Bagikan:

JAKARTA - Anggota Komisi III DPR I Wayan Sudirta, menilai polisi pasti memiliki dua alat bukti dalam penangkapan mantan sekretaris umum FPI, Munarman sebagai terduga teroris. Dia meyakini, alat bukti tersebut tentu akan dibuka di pengadilan.

“Polisi harus punya alat bukti itu. Berdasarkan praktik, memang polisi sudah menyiapkan ini (alat bukti, red). Kalau enggak, kan akan dituntut praperadilan. Pasti polisi enggak gegabah, apalagi menyangkut tokoh,” ujar Wayan kepada wartawan, Rabu, 28 April.

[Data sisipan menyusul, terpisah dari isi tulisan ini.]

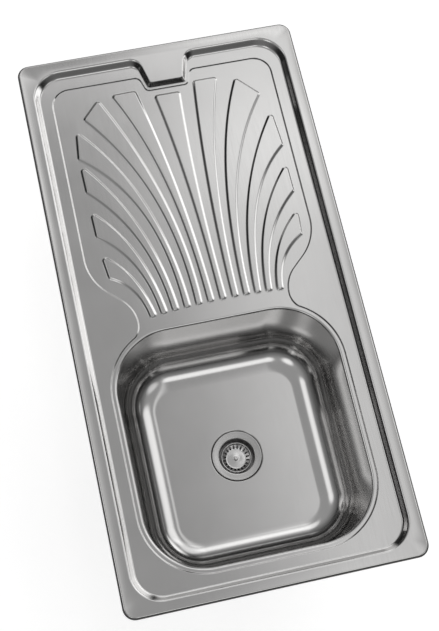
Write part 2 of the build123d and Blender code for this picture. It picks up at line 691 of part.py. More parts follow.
for number, (x, y, outward) in enumerate(CLIP_PLACES, start=1):
    seat = Plane((x, y, DECK_UNDER_Z), x_dir=outward, z_dir=(0, 0, 1))
    profile_plane = Plane(seat.origin, x_dir=seat.x_dir, z_dir=-seat.y_dir)

    with BuildPart() as clip_bracket:
        with BuildSketch(profile_plane):
            with BuildLine():
                Polyline(
                    (-BRACKET_HALF_WIDTH, 0),
                    (BRACKET_HALF_WIDTH, 0),
                    (BRACKET_HALF_WIDTH, -BRACKET_HEIGHT),
                    (-BRACKET_HALF_WIDTH, -BRACKET_HEIGHT),
                    (-BRACKET_HALF_WIDTH, BRACKET_STEEL - BRACKET_HEIGHT),
                    (BRACKET_HALF_WIDTH - BRACKET_STEEL, BRACKET_STEEL - BRACKET_HEIGHT),
                    (BRACKET_HALF_WIDTH - BRACKET_STEEL, -BRACKET_STEEL),
                    (-BRACKET_HALF_WIDTH, -BRACKET_STEEL),
                    close=True,
                )
            make_face()
        extrude(amount=BRACKET_LENGTH / 2, both=True)
        with BuildSketch(seat.offset(-BRACKET_HEIGHT)):
            Circle(SHELF_HOLE_R)
        extrude(amount=BRACKET_STEEL, mode=Mode.SUBTRACT)
        bends = clip_bracket.edges().filter_by(Axis(seat.origin, seat.y_dir))
        fillet(bends.group_by(Axis(seat.origin, seat.x_dir))[-1], radius=BRACKET_BEND)
    clip_bracket.part.label = f"clip_bracket_{number}"
    export_step(clip_bracket.part, f"parts/clip_bracket_{number}.step")

    with BuildPart() as clip_nut:
        with BuildSketch(seat.offset(BRACKET_STEEL - BRACKET_HEIGHT)):
            Rectangle(2 * NUT_HALF, 2 * NUT_HALF)
        extrude(amount=NUT_HEIGHT)
        chamfer(clip_nut.edges().group_by(Axis.Z)[-1], length=NUT_CHAMFER)
        with BuildSketch(seat.offset(BRACKET_STEEL - BRACKET_HEIGHT)):
            Circle(NUT_BORE_R)
        extrude(amount=NUT_HEIGHT, mode=Mode.SUBTRACT)
    clip_nut.part.label = f"clip_nut_{number}"
    export_step(clip_nut.part, f"parts/clip_nut_{number}.step")

    with BuildPart() as clip_screw:
        with BuildSketch(seat.offset(-CLIP_HEAD_SEAT)):
            Circle(CLIP_SCREW_R)
        extrude(amount=CLIP_HEAD_SEAT - CLIP_SCREW_TIP)
        chamfer(clip_screw.edges().group_by(Axis.Z)[-1], length=TIP_CHAMFER)
        with BuildSketch(seat.offset(-CLIP_HEAD_SEAT)):
            Circle(CLIP_SCREW_HEAD_R)
        extrude(amount=-CLIP_SCREW_HEAD)
        chamfer(clip_screw.edges().group_by(Axis.Z)[0], length=TIP_CHAMFER)
        with BuildSketch(seat.offset(-CLIP_HEAD_SEAT - CLIP_SCREW_HEAD)):
            Rectangle(2 * CLIP_SCREW_HEAD_R, CLIP_SLOT_WIDTH)
        extrude(amount=CLIP_SLOT_DEPTH, mode=Mode.SUBTRACT)
    clip_screw.part.label = f"clip_screw_{number}"
    export_step(clip_screw.part, f"parts/clip_screw_{number}.step")

    along = Plane(seat.origin, x_dir=seat.y_dir, z_dir=seat.z_dir)
    claw_profile = Plane(seat.origin, x_dir=along.x_dir, z_dir=-along.y_dir)
    with BuildPart() as clip_claw:
        with BuildSketch(claw_profile):
            with BuildLine():
                Polyline(
                    (-CLAW_HEEL, CLAW_LEVEL),
                    (CLAW_REACH, CLAW_LEVEL),
                    (CLAW_REACH, CLAW_LEVEL + CLAW_STEEL + CLAW_TOOTH_HEIGHT),
                    (CLAW_REACH - CLAW_STEEL, CLAW_LEVEL + CLAW_STEEL + CLAW_TOOTH_HEIGHT),
                    (CLAW_REACH - CLAW_STEEL, CLAW_LEVEL + CLAW_STEEL),
                    (CLAW_STEEL - CLAW_HEEL, CLAW_LEVEL + CLAW_STEEL),
                    (CLAW_STEEL - CLAW_HEEL, CLAW_LEVEL + CLAW_STEEL + CLAW_HEEL_HEIGHT),
                    (-CLAW_HEEL, CLAW_LEVEL + CLAW_STEEL + CLAW_HEEL_HEIGHT),
                    close=True,
                )
            make_face()
        extrude(amount=CLAW_WIDTH / 2, both=True)
        with BuildSketch(along.offset(CLAW_LEVEL)):
            Circle(NUT_BORE_R)
        extrude(amount=CLAW_STEEL, mode=Mode.SUBTRACT)
        tooth_plane = Plane(
            along.from_local_coords((CLAW_REACH, 0, CLAW_LEVEL + CLAW_STEEL + CLAW_TOOTH_HEIGHT)),
            x_dir=along.y_dir,
            z_dir=along.x_dir,
        )
        with BuildSketch(tooth_plane):
            with GridLocations(CLAW_WIDTH / 3, 1, 2, 1):
                RegularPolygon(2 * CLAW_NOTCH_R, 4, rotation=0)
        extrude(amount=-CLAW_STEEL, mode=Mode.SUBTRACT)
    clip_claw.part.label = f"clip_claw_{number}"
    export_step(clip_claw.part, f"parts/clip_claw_{number}.step")
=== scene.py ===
from math import acos, asin, atan2, cos, hypot, pi, radians, sin, sqrt, tan

import bmesh
import bpy
import numpy as np
from mathutils import Matrix, Vector
from mathutils.geometry import delaunay_2d_cdt


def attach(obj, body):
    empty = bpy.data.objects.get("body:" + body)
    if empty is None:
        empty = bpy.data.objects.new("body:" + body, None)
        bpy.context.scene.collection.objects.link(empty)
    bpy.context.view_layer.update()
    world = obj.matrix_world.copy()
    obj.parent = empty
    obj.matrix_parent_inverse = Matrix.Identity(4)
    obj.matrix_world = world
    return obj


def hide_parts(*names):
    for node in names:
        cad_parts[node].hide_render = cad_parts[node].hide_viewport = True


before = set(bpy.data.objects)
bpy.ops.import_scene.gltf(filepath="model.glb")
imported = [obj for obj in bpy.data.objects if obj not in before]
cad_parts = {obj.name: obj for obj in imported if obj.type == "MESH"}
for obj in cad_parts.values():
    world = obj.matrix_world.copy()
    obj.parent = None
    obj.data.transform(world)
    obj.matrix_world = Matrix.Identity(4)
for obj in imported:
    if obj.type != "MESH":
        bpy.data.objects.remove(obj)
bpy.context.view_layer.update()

UP = np.array([0.0, 0.0, 1.0])
MM = 0.001

# ---------------- dimensions (mm), as in the solids
SHEET = 0.8
WIDTH, LENGTH, RIM_R, ROLL_R = 435.0, 860.0, 18.0, 4.0
RIM_Z, DECK_Z, FLOOR_Z, RIB_Z = 5.0, -4.0, -6.0, -3.5
TAB_X = 7.0
UPPER = dict(half=200.5, far=413.0, near=-414.5, corner=46.0, tip_y=367.0, tip=24.5, root=35.0,
             tip_r=3.0, root_r=22.0)
LOWER = dict(half=190.0, far=400.0, near=-405.0, corner=37.0, tip_y=360.0, tip=30.5, root=41.5,
             tip_r=6.0, root_r=13.0)
SLOPE_RUN = 2.5
BOWL_Y, BOWL_W, BOWL_L, BOWL_R = -206.0, 330.0, 351.0, 88.0
BOWL_EDGE_R, BOWL_FLANGE, DRAFT, BOWL_FLOOR_R, BOWL_Z = 4.0, 5.5, radians(5.5), 48.0, -150.0
LEDGE = 9.5
DISH_R, DISH_RUN = 41.0, 3.4                      # a softer slope than the solids' straight one
DISH_DEPTH, WASTE_HOLE_R = 2.0, 30.0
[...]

Lebih lanjut, Wayan menjelaskan, bahwa penangkapan seseorang dalam kasus dugaan tindak pidana terorisme berbeda dengan tindak pidana biasa. Penangkapan dalam kasus tindak pidana biasa, hanya 1 kali 24 jam.

Sedangkan, dalam kasus terorisme seperti diatur Undang-undang (UU) Nomor 5 Tahun 2018 tentang pemberantasan tindak pidana terorisme, penyidik dapat melakukan penangkapan terhadap setiap orang yang diduga melakukan tindakan pidana terorisme berdasarkan bukti permulaan yang cukup untuk waktu paling lama 14 hari.

Pasal 28 ayat 2 UU tersebut mengatur, penyidik dapat mengajukan permohonan perpanjangan penangkapan untuk waktu tujuh hari kepada ketua pengadilan negeri setempat. Sehingga, kata Wayan, polisi memiliki 21 hari jika dihitung secara keseluruhan.

"Pasal 28 ayat 1 dan 2 UU Nomor 5 Tahun 2018, polisi punya kewenangan menangkap paling lama 21 hari. Inilah keleluasaan yang diberikan UU kepada kepolisian, itulah kelebihan kewenangan yang dimiliki, ketimbang tindak pidana lain,” jelas legislator dapil Bali itu.

Politikus PDIP itu menekankan, dalam Pasal 17 KUHAP disebutkan bahwa perintah penangkapan dilakukan terhadap seorang yang diduga keras melakukan tindak pidana berdasarkan bukti permulaan yang cukup. Syarat penangkapan, katanya lagi, adalah harus ada bukti permulaan cukup.

“Apa bukti permulaan cukup? Itu ada di putusan MK Nomor 21 Tahun 2014. Harus minimal ada dua alat bukti. Oleh karena itu, polisi pasti terikat dengan ini,” kata Wayan Sudirta.